I asked what the issue was and he said my brother was “in the bushes” and it was “suspicious” and they thought he may have been homeless. I asked why I needed to show ID at my own home. He said “Well, it’s not your home. The University owns it.” (9/n)
— Danielle Fuentes Morgan (@mos_daf) August 22, 2020
The professor went on to reveal that the campus security also demanded that she show her ID to prove that she was a resident at the campus.
“One of the officers said to me, ‘You don’t own this house. This house doesn’t belong to you,”‘ she explained during an interview with ABC7 News.
Morgan says she called for her husband, who is white, after the officer “aggressively demanded” to see her campus identification.
“He asked to see my ID, and my husband said that I wasn’t obligated to show it. The guy called his supervisor,” Morgan tweeted.
“My husband asked why they brought four cars. They said for safety. He asked for whose safety. They said ‘the officers’s safety.’ He told them that he didn’t care about their safety and was concerned for his brother-in-law’s safety,” she wrote.
“At this point, they told us they didn’t have any guns on them, so my brother wasn’t in danger. I was aghast that they explained he wasn’t in danger because they weren’t armed, not because he wasn’t a threat or because they wouldn’t hurt him, but because they COULDN’T,” she continued.

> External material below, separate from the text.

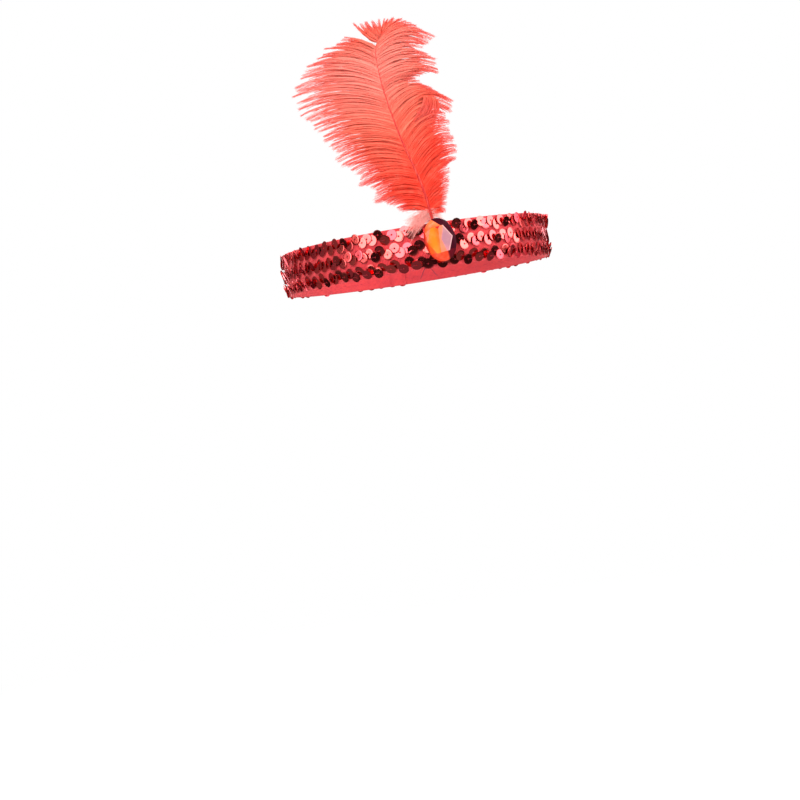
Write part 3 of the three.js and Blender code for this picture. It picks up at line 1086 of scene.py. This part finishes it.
def strands(name, guides, material, flat):
    """A thin four-sided strand along each guide, wider in the plume's plane than it is thick."""
    recipe = Recipe(name)
    add = recipe.nodes.add
    profile = add("GeometryNodeCurvePrimitiveCircle", {"mode": "RADIUS"}, {
        "Resolution": recipe.input("Sides", "Int", 4), "Radius": 0.5})
    thin = recipe.nodes.join(recipe.number("Flatness", flat), 1.0, 1.0)
    profile = add("GeometryNodeTransform", (), {"Geometry": profile, "Scale": thin})
    body = add("GeometryNodeCurveToMesh", (), {
        "Curve": recipe.curve, "Profile Curve": profile, "Scale": recipe.attribute("girth"),
        "Fill Caps": True})
    return smooth(recipe.make(name, guide_mesh(name, guides), body, material))


def hair_shape():
    """The finest hair: a three-sided spike of unit width and length along +Z."""
    points = [Vector((0.5 * math.cos(t), 0.5 * math.sin(t), 0)) for t in whole_turn(3)]
    points.append(Vector((0, 0, 1)))
    mesh = new_mesh("hair_shape", points, [(2, 1, 0), (0, 1, 3), (1, 2, 3), (2, 0, 3)])
    return new_object("hair_shape", mesh)


def fluff(name, guides, material, *, spacing, length, width, splay, spin, thin, seed):
    """Fine hairs all round each guide, splayed from its heading and shorter towards its end."""
    recipe = Recipe(name)
    add = recipe.nodes.add
    points = add("GeometryNodeCurveToPoints", {"mode": "LENGTH"},
                 {"Curve": recipe.curve, "Length": recipe.number("Spacing", spacing)})
    share = recipe.attribute("share")
    heading = recipe.attribute("heading", "FLOAT_VECTOR")
    along = add("FunctionNodeAlignRotationToVector", {"axis": "Z"}, {"Vector": heading})
    tip = recipe.chance(0.5, 1.3, seed) * recipe.number("Splay", splay)
    across_plume = recipe.nodes.math("SIGN", recipe.chance(-1.0, 1.0, seed + 3)) * (math.pi / 2)
    spin = across_plume + recipe.chance(-1.0, 1.0, seed + 1) * recipe.number("Spin", spin)
    rotation = recipe.turned(along, recipe.nodes.join(tip, 0.0, spin))
    shorter = 1 - recipe.number("Thinning", thin) * share
    reach = recipe.number("Length", length) * recipe.chance(0.55, 1.25, seed + 2) * shorter
    across = recipe.number("Width", width)
    hair = hair_shape()
    copies = add("GeometryNodeInstanceOnPoints", (), {
        "Points": points, "Instance": recipe.shape("Hair", hair), "Rotation": rotation,
        "Scale": recipe.nodes.join(across, across, reach)})
    piece = recipe.make(name, guide_mesh(name, guides), copies, material)
    bpy.data.objects.remove(hair)
    return piece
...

I told them that I was one of 7 Black faculty in the College of Arts and Sciences and that our student body population is 2% Black. I told them that the anti-Blackness they espouse and practice is part of the reason why. (10/n)
— Danielle Fuentes Morgan (@mos_daf) August 22, 2020
In response, University President Kevin F. O’Brien issued a statement late Saturday, revealing that he spoke with Morgan and her family and that the incident was being investigated. He added that the school’s campus safety officers will receive ongoing training on racial profiling.
“Racial bias or profiling has no place on our campus. This is our home. Only when we can all feel at home here can we all thrive and realize the promise of our mission,” he said.
Morgan summed up the incident, which comes amid ongoing national protests against racism and police violence against the Black community, as “the reality of Black life in the United States,” reports ABC7.